Golobic, who's been in the bowling biz for 70 years, said the industry is in flux. "It's evolving across the country," he said. "The market changes."
It has changed considerably since bowling hit the peak of its popularity in the late 1970s/early 1980s. League participation has declined 50 percent since then, according to Golobic, from 4 to 2 million people nationally.
Today's patrons are mainly recreational bowlers. So while Golobic still caters to the competitive players, it's those rolling more gutter balls than strikes who pay the bills. Palo Alto Bowl is promoted as a place to host parties and bring families. Its 32 lanes are often filled with children on summer days and Stanford University students at night during the school year. A game typically costs about $8 with shoe rental (Strike runs close to $10).
Palo Alto Bowl's days are numbered, however. Its lease of the 33,000-square-foot building on El Camino Real (just blocks from the Los Altos border) expires in 2010. Golobic said he would like to stay, but the new landlord has other ideas.
"The people who bought it are in the development business, high-rise residential, and we can't compete with that," he said. "But the city decreed a long time ago that it wasn't going to be; they changed the zoning eight to 10 years ago. The city says it's looking for recreation, but it's really looking for revenue."
The quest for more revenue - by cities and property owners - has led to nearby bowling alleys falling like pins: Sunnyvale Bowl in the late 1980s, El Camino Bowl (Mountain View) and Cherry Chase Bowl (Sunnyvale) in the 1990s and Saratoga Bowl just a few years ago. There are rumblings Homestead Lanes (Cupertino) and Cambrian Bowl (San Jose) could be next.
"The old model won't support market rates," said Shannon, who noted that 200 bowling alleys close each year in the United States and only a handful open. "It's a function of real estate. The old-timers who own the land are making $100,000 a year and they can sell it for $10-$20 million for development. It makes much more sense than sticking with it and operating the business."
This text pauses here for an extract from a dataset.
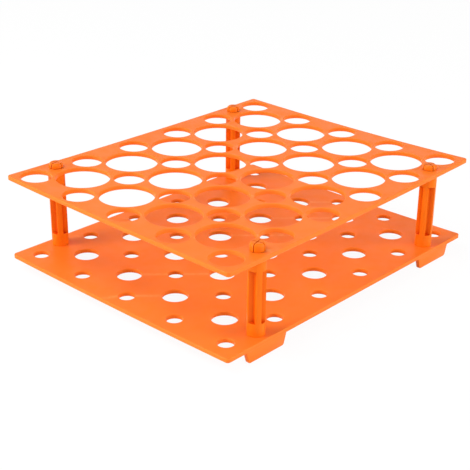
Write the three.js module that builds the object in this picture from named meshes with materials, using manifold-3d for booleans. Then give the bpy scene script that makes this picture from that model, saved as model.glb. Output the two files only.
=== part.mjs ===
// Two-tier rack for centrifuge tubes: two perforated plates on four fluted, snap-in posts.
// Millimetres, +Z up. The origin is the middle of the footprint, on the surface the feet stand on.

import * as THREE from 'three';
import { mergeVertices } from 'three/addons/utils/BufferGeometryUtils.js';
import Module from 'manifold-3d';

const wasm = await Module();
wasm.setup();

// Wells: a grid of small wells, with one large well in the middle of each of its squares
const smallColumns = 6;
const smallRows = 5;
const smallWell = 17.6; // hole in the upper plate that guides a 15 ml tube
const largeWell = 30.4; // hole in the upper plate that guides a 50 ml tube
const wellWeb = 1.8; // plastic left between a small well and the large well beside it
const smallSeat = 9; // hole in the lower plate for the tip of a 15 ml tube
const largeSeat = 14.2; // hole in the lower plate for the tip of a 50 ml tube

// Plates
const plateThickness = 2.5;
const endWall = 2.5; // plastic left between the outer small wells and the short edges
const sideWall = 3.2; // and between them and the long edges
const cornerRadius = 2;
const tierGap = 45.25; // clear height between the plates

// Feet: tapered tabs under the long edges of the lower plate, moulded on
const footHeight = 6.5;
const footLength = 30;
const footThickness = 2.5;
const footTaper = 2; // how much each end of a foot draws in towards the ground
const footCorner = 1;
const rearFootInset = 8; // how much farther in than its post each rear foot stands

// Posts
const postDiameter = 9.6;
const postEndInset = 28.5; // from a short edge of the plates to the post's axis
const postSideInset = 7.8; // from a long edge of the plates to the post's axis
const collarHeight = 7.5; // round length left at each end of the fluted shaft
const armThickness = 3; // arms of the cross that the flutes leave
const pegDiameter = 6.5;
const pegClearance = 0.3; // all round a peg in its hole
const pegRise = 3; // how far a snap peg stands out past its plate
const pegTip = 5.8; // diameter of the flat end of a peg
const barbWidth = 0.8; // how far the barb reaches out past the peg
const barbLand = 0.8; // height of the barb's straight rim
const barbPlay = 0.25; // gap between the barb and the plate it holds
const slitWidth = 1; // the two crossed slits that split a peg into four prongs
const slitDepth = 6; // from the end of the peg

// Each post was pushed in at its own angle, in degrees about its axis
const posts = [
  { name: 'post_front_left', end: -1, side: -1, turn: 58 },
  { name: 'post_front_right', end: 1, side: -1, turn: 19 },
  { name: 'post_rear_left', end: -1, side: 1, turn: 58 },
  { name: 'post_rear_right', end: 1, side: 1, turn: 43 },
];

const plateColour = 0xff7c36;
const postColour = 0xff6a1c;
const chordError = 0.1; // how far a facet may cut inside a round hole

// Worked out from the sizes above
const wellPitch = Math.SQRT2 * (smallWell / 2 + wellWeb + largeWell / 2);
const plateLength = (smallColumns - 1) * wellPitch + smallWell + 2 * endWall;
const plateWidth = (smallRows - 1) * wellPitch + smallWell + 2 * sideWall;
const postX = plateLength / 2 - postEndInset;
const postY = plateWidth / 2 - postSideInset;
const postRadius = postDiameter / 2;
const pegHole = pegDiameter + 2 * pegClearance;
const upperPlateHeight = footHeight + plateThickness + tierGap;

// Solids

function toSolid(geometry) {
  geometry.deleteAttribute('normal');
  geometry.deleteAttribute('uv');
  const merged = mergeVertices(geometry);
  const corners = merged.index.array;
  const triangles = [];
  for (let i = 0; i < corners.length; i += 3) {
    const [a, b, c] = corners.slice(i, i + 3);
    // A lathe leaves triangles of no area where its profile meets the axis
    if (a !== b && b !== c && c !== a) triangles.push(a, b, c);
  }
  const vertProperties = merged.attributes.position.array;
  const triVerts = new Uint32Array(triangles);
  return new wasm.Manifold(new wasm.Mesh({ numProp: 3, vertProperties, triVerts }));
}

function toGeometry(solid) {
  const mesh = solid.getMesh();
  const geometry = new THREE.BufferGeometry();
  geometry.setAttribute('position', new THREE.BufferAttribute(mesh.vertProperties, 3));
  geometry.setIndex(new THREE.BufferAttribute(mesh.triVerts, 1));
  geometry.computeVertexNormals();
  return geometry;
}

// Outlines

function circle(centre, radius) {
  const halfStep = Math.acos(1 - chordError / radius);
  const sides = 4 * Math.ceil(Math.PI / halfStep / 4);
  const points = [];
  for (let i = 0; i < sides; i++) {
    const angle = (2 * Math.PI * i) / sides;
    points.push(new THREE.Vector2(Math.cos(angle), Math.sin(angle)).multiplyScalar(radius).add(centre));
  }
  return new THREE.Path(points);
}

function roundedRectangle(length, width, radius) {
  const x = length / 2 - radius;
  const y = width / 2 - radius;
  const shape = new THREE.Shape();
  shape.absarc(x, y, radius, 0, Math.PI / 2);
  shape.absarc(-x, y, radius, Math.PI / 2, Math.PI);
  shape.absarc(-x, -y, radius, Math.PI, 1.5 * Math.PI);
  shape.absarc(x, -y, radius, 1.5 * Math.PI, 2 * Math.PI);
  shape.closePath();
  return shape;
}

function gridCentres(columns, rows) {
  const centres = [];
  for (let row = 0; row < rows; row++) {
    for (let column = 0; column < columns; column++) {
      const x = (column - (columns - 1) / 2) * wellPitch;
      const y = (row - (rows - 1) / 2) * wellPitch;
      centres.push(new THREE.Vector2(x, y));
    }
  }
  return centres;
}

// Plates: the same outline, well pattern and peg holes, with holes of their own sizes

function perforatedPlate(smallHole, largeHole) {
  const shape = roundedRectangle(plateLength, plateWidth, cornerRadius);
  for (const centre of gridCentres(smallColumns, smallRows)) {
    shape.holes.push(circle(centre, smallHole / 2));
  }
  for (const centre of gridCentres(smallColumns - 1, smallRows - 1)) {
    shape.holes.push(circle(centre, largeHole / 2));
  }
  for (const { end, side } of posts) {
    const centre = new THREE.Vector2(end * postX, side * postY);
    shape.holes.push(circle(centre, pegHole / 2));
  }
  return new THREE.ExtrudeGeometry(shape, {
    depth: plateThickness,
    bevelEnabled: false,
    curveSegments: 3,
  });
}

// A foot is drawn in XZ with its top edge at z = 0, then runs up into the plate to join it
function foot() {
  const top = footLength / 2;
  const bottom = top - footTaper;
  const shape = new THREE.Shape();
  shape.moveTo(top, plateThickness / 2);
  shape.lineTo(-top, plateThickness / 2);
  shape.lineTo(-top, 0);
  shape.lineTo(-bottom, footCorner - footHeight);
  shape.quadraticCurveTo(-bottom, -footHeight, footCorner - bottom, -footHeight);
  shape.lineTo(bottom - footCorner, -footHeight);
  shape.quadraticCurveTo(bottom, -footHeight, bottom, footCorner - footHeight);
  shape.lineTo(top, 0);
  shape.closePath();
  const geometry = new THREE.ExtrudeGeometry(shape, {
    depth: footThickness,
    bevelEnabled: false,
    curveSegments: 4,
  });
  return geometry.rotateX(Math.PI / 2).translate(0, footThickness / 2, 0);
}

function lowerPlate() {
  let solid = toSolid(perforatedPlate(smallSeat, largeSeat));
  for (const { end, side } of posts) {
    const x = end * (side > 0 ? postX - rearFootInset : postX);
    const y = (side * (plateWidth - footThickness)) / 2;
    solid = solid.add(toSolid(foot().translate(x, y, 0)));
  }
  return toGeometry(solid);
}

function upperPlate() {
  return toGeometry(toSolid(perforatedPlate(smallWell, largeWell)));
}

// Posts: a turned profile, fluted between its collars and with a split snap peg at each end

function postProfile() {
  const pegRadius = pegDiameter / 2;
  const barbRadius = pegRadius + barbWidth;
  const shoulder = tierGap / 2;
  const barb = shoulder + plateThickness + barbPlay;
  const tip = shoulder + plateThickness + pegRise;
  const upperHalf = [
    [postRadius, shoulder],
    [pegRadius, shoulder],
    [pegRadius, barb],
    [barbRadius, barb],
    [barbRadius, barb + barbLand],
    [pegTip / 2, tip],
    [0, tip],
  ];
  const lowerHalf = upperHalf.map(([radius, height]) => [radius, -height]).reverse();
  return [...lowerHalf, ...upperHalf].map(([radius, height]) => new THREE.Vector2(radius, height));
}

// One flute is a square bar that takes away a quarter of the shaft between two arms
function flute(quarter) {
  const length = tierGap - 2 * collarHeight;
  const middle = armThickness / 2 + postRadius / 2;
  const bar = new THREE.BoxGeometry(postRadius, postRadius, length);
  return bar.translate(middle, middle, 0).rotateZ((quarter * Math.PI) / 2);
}

// A slit runs across the whole peg, in line with two opposite flutes
function slit(quarter, side) {
  const tip = tierGap / 2 + plateThickness + pegRise;
  const blade = new THREE.BoxGeometry(postDiameter, slitWidth, 2 * slitDepth);
  return blade.rotateZ(((quarter + 0.5) * Math.PI) / 2).translate(0, 0, side * tip);
}

function post() {
  const turned = new THREE.LatheGeometry(postProfile(), 24).rotateX(Math.PI / 2);
  let solid = toSolid(turned);
  for (let quarter = 0; quarter < 4; quarter++) {
    solid = solid.subtract(toSolid(flute(quarter)));
  }
  for (const quarter of [0, 1]) {
    solid = solid.subtract(toSolid(slit(quarter, 1)));
    solid = solid.subtract(toSolid(slit(quarter, -1)));
  }
  return toGeometry(solid);
}

// Assembly

function plastic(colour) {
  return new THREE.MeshStandardMaterial({ color: colour, roughness: 0.45, metalness: 0 });
}

function piece(name, geometry, colour) {
  const mesh = new THREE.Mesh(geometry, plastic(colour));
  mesh.name = name;
  return mesh;
}

const rack = new THREE.Group();

const lower = piece('lower_plate', lowerPlate(), plateColour);
lower.position.z = footHeight;
rack.add(lower);

const upper = piece('upper_plate', upperPlate(), plateColour);
upper.position.z = upperPlateHeight;
rack.add(upper);

for (const { name, end, side, turn } of posts) {
  const mesh = piece(name, post(), postColour);
  mesh.position.set(end * postX, side * postY, upperPlateHeight - tierGap / 2);
  mesh.rotation.z = THREE.MathUtils.degToRad(turn);
  rack.add(mesh);
}

export default rack;
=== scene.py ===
import math
import bpy
from mathutils import Matrix, Vector


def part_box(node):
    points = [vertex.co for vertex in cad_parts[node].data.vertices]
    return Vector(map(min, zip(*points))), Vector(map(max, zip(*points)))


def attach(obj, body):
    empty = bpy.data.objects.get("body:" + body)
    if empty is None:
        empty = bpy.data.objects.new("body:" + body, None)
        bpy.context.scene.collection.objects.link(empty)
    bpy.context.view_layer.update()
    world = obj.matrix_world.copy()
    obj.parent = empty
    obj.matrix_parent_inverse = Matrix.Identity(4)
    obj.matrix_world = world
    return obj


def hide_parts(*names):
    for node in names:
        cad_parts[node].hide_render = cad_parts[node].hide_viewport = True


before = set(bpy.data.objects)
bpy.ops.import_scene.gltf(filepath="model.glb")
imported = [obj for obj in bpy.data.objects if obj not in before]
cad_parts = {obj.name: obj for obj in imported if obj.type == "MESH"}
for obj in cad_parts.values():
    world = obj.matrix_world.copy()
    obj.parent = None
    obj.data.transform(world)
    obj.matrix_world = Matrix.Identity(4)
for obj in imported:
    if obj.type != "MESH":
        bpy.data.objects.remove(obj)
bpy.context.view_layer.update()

print("frame loaded:", len(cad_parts), "nodes")


# helpers for working in edit mode

nearly = 1e-5  # lengths that differ by less are taken as equal
weldReach = 1e-6  # points closer together than this become one
levelNormal = 0.99  # a face whose normal has at least this share of Z is level


def leaveEditMode():
    if bpy.context.object and bpy.context.object.mode != "OBJECT":
        bpy.ops.object.mode_set(mode="OBJECT")


def startPiece(name):
    # an empty mesh at the origin, so what is added in edit mode has its place in the mesh
    leaveEditMode()
    bpy.ops.object.select_all(action="DESELECT")
    bpy.ops.object.add(type="MESH", location=(0, 0, 0))
    piece = bpy.context.object
    piece.name = name
    bpy.ops.object.mode_set(mode="EDIT")
    return piece


def makeActive(piece):
    leaveEditMode()
    bpy.ops.object.select_all(action="DESELECT")
    piece.select_set(True)
    bpy.context.view_layer.objects.active = piece


def selectFaces(piece, wanted):
    bpy.ops.object.mode_set(mode="EDIT")
    bpy.ops.mesh.select_mode(type="FACE")
    bpy.ops.mesh.select_all(action="DESELECT")
    bpy.ops.object.mode_set(mode="OBJECT")
    for face in piece.data.polygons:
        face.select = wanted(face)
    bpy.ops.object.mode_set(mode="EDIT")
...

Golobic said "the revenue stream won't support a traditional bowling center without an incentive," such as discounted rent to anchor a shopping center or mall.
For Cupertino Square, Strike and the 16-screen movie theater that opened in the spring are seen as saviors for a mall that practically had tumbleweeds blowing through the lower level.
"I think we benefited from not knowing the history," Shannon said. "The reality is that there's no other space to do anything like this in Silicon Valley. It's an ideal location - in the middle of everything - and there's plenty of parking."
So far, Strike has drawn plenty of patrons. Shannon estimated that 1,000 people attended the July 19 VIP launch/media preview - at which actress Angela Kinsey of NBC's hit show "The Office" rolled the ceremonial first ball - and about the same number showed up for the public opening the next night.
"People are so hungry for the next anything to do, and a facility like this is blowing them away," Gneckow said of Strike, where every lane glows in the dark and has a large video screen at the end of it. "You should see their jaws drop as they walk into the place."
Golobic's 39-year-old Palo Alto Bowl may not have the same effect on customers, but he is confident that there's a demand for both types of facilities. And Golobic hasn't given up on finding a new locale for Palo Alto Bowl once his lease runs out
"Sure, I'd build one if I could find a place," he said. "If the real estate market settles down again and it's cost-effective to build one, I will."
And if he builds it, Golobic is sure people will support it. There's something about bowling that keeps them coming back for more.
"It's relatively simple to learn and hard to master," said Golobic, a charter member of the Pro Bowlers Association. "If you get pretty good at it, and you want to get better, the harder it is to get a little bit better."